How much more damage by real estate? Again from Ceccheti,
…..in the April 2003 World Economic Outlook, the IMF reported that the average equity price bust lasts for 2½ years and is associated with a 4% GDP loss that affects both consumption and investment. While less frequent, housing price busts last nearly twice as long and have been associated with output losses that are twice as large because of what happens to banks.
Well why do bubbles actually happen? Well the root cause is leverage as people borrow against an asset (which they expect to rise in future). So you need to tone down the leverage via policies.
With equities some correction still happens as short-selling mechanism is possible but with that options not easily doable with houses the prices would continue to rise. Well this is tremendous insight.
Ceccheti also says Mon Pol may not be the right tool to take care of bubbles, and does suggest measures like higher margins for checking equity bubbles and increasing net worth margins for the borrower etc for correcting housing bubbles. But says there efficacy has to be evaluated and till then Mon Pol remains the only tool.
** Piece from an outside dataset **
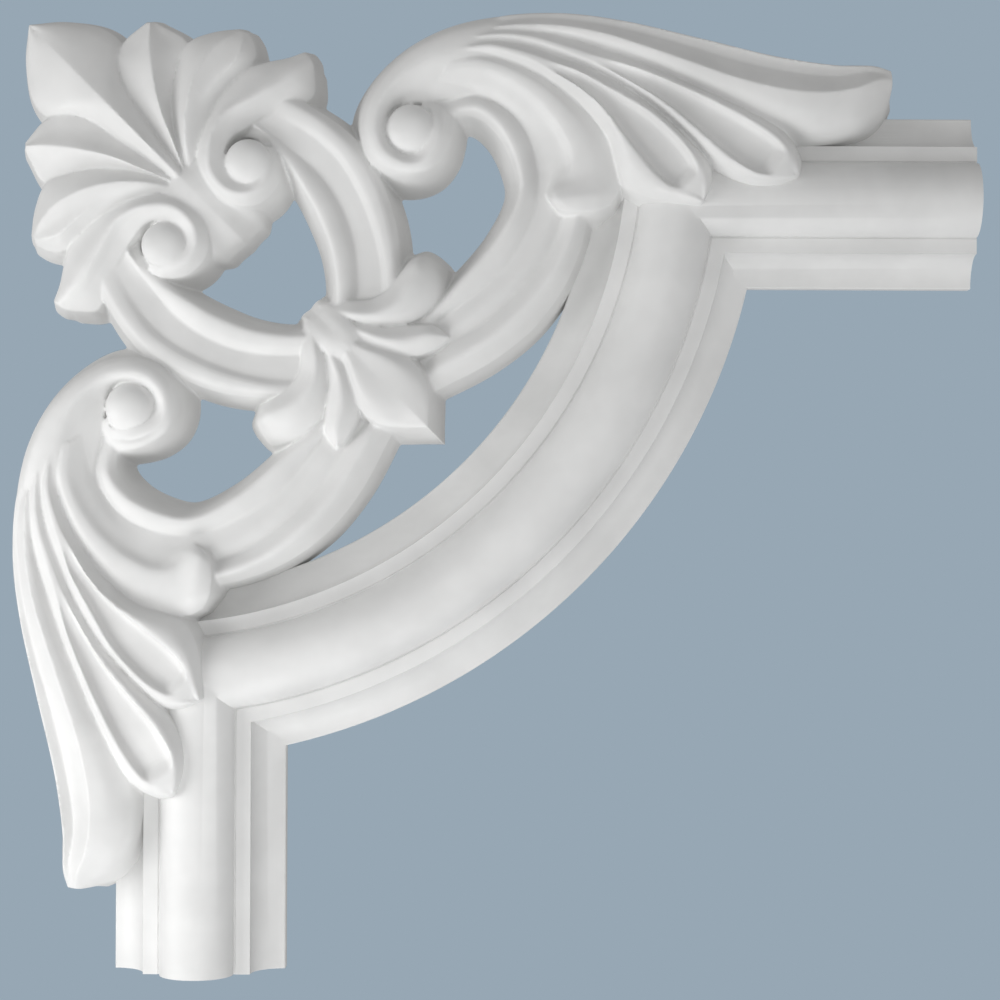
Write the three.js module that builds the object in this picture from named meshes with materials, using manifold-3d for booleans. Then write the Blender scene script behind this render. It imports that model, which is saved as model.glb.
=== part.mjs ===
// A wall moulding corner with an acanthus scroll, cast in one piece of hard foam.
//
// Frame: X to the right, Z up, the wall is the plane Y = 0 and the front looks along -Y.
// The origin is on the wall, where the outer edges of the two straight mouldings would cross.
//
// The casting has no undercuts: every form rises from the wall with walls that lean inwards.
// It is made in flat coordinates [across, down, out], in mm, and stood up at the end.
import * as THREE from 'three';
import Module from 'manifold-3d';
import { mergeVertices } from 'three/addons/utils/BufferGeometryUtils.js';

// Moulding run, in mm.
const RUN_LENGTH = 301; // from the outer corner to each square-cut end
const PROFILE_WIDTH = 60;
const EDGE_OUT = 6; // thickness of the moulding's thin edges
const FILLET_OUT = 17;
const FILLET_WIDTH = 5;
const TORUS_WIDTH = 25.8;
const TORUS_OUT = 28;
const QUIRK_WIDTH = 0.4; // the small groove at each foot of the torus
const QUIRK_DEPTH = 0.35;
const ARC_CENTRE = 12; // the curved run's centre lies this far in from both outer edges
const ARC_RADIUS = 185.6; // of the profile's middle line

// Ornament, in mm where not said otherwise.
const DRAWING_UNIT = 0.356; // mm for one unit of the drawing that the carving's points are read from
const DRAWING_MIDDLE = 500; // where the drawing is seen straight on, across and down, in units
const DRAWING_CORNER = 117.5; // the outer corner of the moulding's edges, in units
const DRAWING_TURN = THREE.MathUtils.degToRad(0.25); // the drawing is turned this far clockwise
const DRAWING_DISTANCE = 820; // the drawing is a view from this far in front of the wall
const DRAFT = 0.19; // how far a wall leans out for each mm that it drops
const EYE_FLARE = 1.15; // a volute's eye stands on a drum this much wider at the wall
const SPOON_DEPTH = 3; // how far the hollow of a leaf lobe lies under its rims
const SPOON_FLOOR = [0.25, 0.78]; // shares of the way between the rims where that hollow is full
const HOLLOW_OPENS = 0.25; // share of a lobe's length over which its hollow deepens
const HOLLOW_CLOSES = 0.1; // and over which it closes again
const FLANK_SWELLS = [[0.45, 1.2], [0.8, 1.2]]; // shares of the corner lobe's slope and how far they swell

// How finely the casting is faceted.
const ARC_STEPS = 18;
const COVE_STEPS = 3;
const TORUS_STEPS = 8;
const DOME_STEPS = 4;
const WELD = 1e-3; // points nearer than this, in mm, are one
const SLIVER = 0.45; // edges shorter than this, in mm, are closed up
const MOST_TURN = 0.5; // cosine of the most that closing one may turn a facet

// The size in mm of one unit of the drawing: what stands out from the wall is drawn larger.
const scaleAt = (out) => DRAWING_UNIT * (1 - out / DRAWING_DISTANCE);

const middle = (DRAWING_MIDDLE - DRAWING_CORNER) * scaleAt(EDGE_OUT);

// A point [x, y, out] of the drawing, across and down in units and out in mm, in the casting's mm.
function place([x, y, out]) {
  const flat = new THREE.Vector2(x - DRAWING_MIDDLE, y - DRAWING_MIDDLE);
  flat.rotateAround(new THREE.Vector2(), -DRAWING_TURN).multiplyScalar(scaleAt(out)).addScalar(middle);
  return new THREE.Vector3(flat.x, flat.y, out);
}

// A rail: a smooth curve through points of the drawing, as evenly spaced stations.
function rail(points, steps) {
  return new THREE.CatmullRomCurve3(points.map(place), false, 'centripetal').getSpacedPoints(steps);
}

// A rail that lies a share of the way from one rail to another, lifted by a height or by lift(along).
function between(from, to, share, lift = 0) {
  return from.map((point, i) => {
    const mixed = point.clone().lerp(to[i], share);
    mixed.z += typeof lift === 'function' ? lift(i / (from.length - 1)) : lift;
    return mixed;
  });
}

const smooth = (low, high, value) => THREE.MathUtils.smoothstep(value, low, high);

const wasm = await Module();
wasm.setup();

// A closed manifold solid from a triangle list, its faces turned outwards.
function solidOf(vertices, triangles) {
  const geometry = new THREE.BufferGeometry();
  const positions = vertices.flatMap((vertex) => vertex.toArray());
  geometry.setAttribute('position', new THREE.Float32BufferAttribute(positions, 3));
  geometry.setIndex(triangles.flat());
  return solidOfGeometry(geometry);
}

function solidOfGeometry(geometry) {
  geometry.deleteAttribute('normal');
  geometry.deleteAttribute('uv');
  const merged = mergeVertices(geometry, WELD);
  const at = merged.attributes.position;
  const corner = (i) => new THREE.Vector3().fromBufferAttribute(at, i);
  const index = merged.index.array;
  const kept = [];
  let volume = 0;
  for (let i = 0; i < index.length; i += 3) {
    const [a, b, c] = index.slice(i, i + 3);
    if (a === b || b === c || c === a) continue;
    kept.push([a, b, c]);
    volume += corner(a).dot(corner(b).cross(corner(c)));
  }
  const facing = volume < 0 ? kept.map(([a, b, c]) => [a, c, b]) : kept;
  return new wasm.Manifold(
    new wasm.Mesh({ numProp: 3, vertProperties: at.array, triVerts: new Uint32Array(facing.flat()) }),
  );
}

// Joins equal closed rings of points in order, with a fan from one point over each end.
function skin(rings, startPoint, endPoint) {
  const size = rings[0].length;
  const vertices = [...rings.flat(), startPoint, endPoint];
  const triangles = [];
  rings.slice(1).forEach((_, r) => {
    for (let i = 0; i < size; i++) {
      const next = (i + 1) % size;
      const [a, b, c, d] = [r * size + i, r * size + next, (r + 1) * size + next, (r + 1) * size + i];
      triangles.push([a, b, c], [a, c, d]);
    }
  });
  const last = (rings.length - 1) * size;
  const [start, end] = [rings.length * size, rings.length * size + 1];
  for (let i = 0; i < size; i++) {
    const next = (i + 1) % size;
    triangles.push([start, next, i], [end, last + i, last + next]);
  }
  return solidOf(vertices, triangles);
}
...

As both the article and speech were written some years back what do we see now? In India, RBI keeps a tab on housing prices not via interest rates but through other policies. It looks at how much of the loans go towards housing, tinkers with the risk weightage associated with housing loans etc.
So a consensus is building on alternative measures for checking asset prices.
Before I close, the idea that Mon Pol should be used for asset prices is gaining ground. This recent article by Leijonhufvud and latest BIS annual report all talk about accommodative monetary policies being responsible for the recent asset price rise.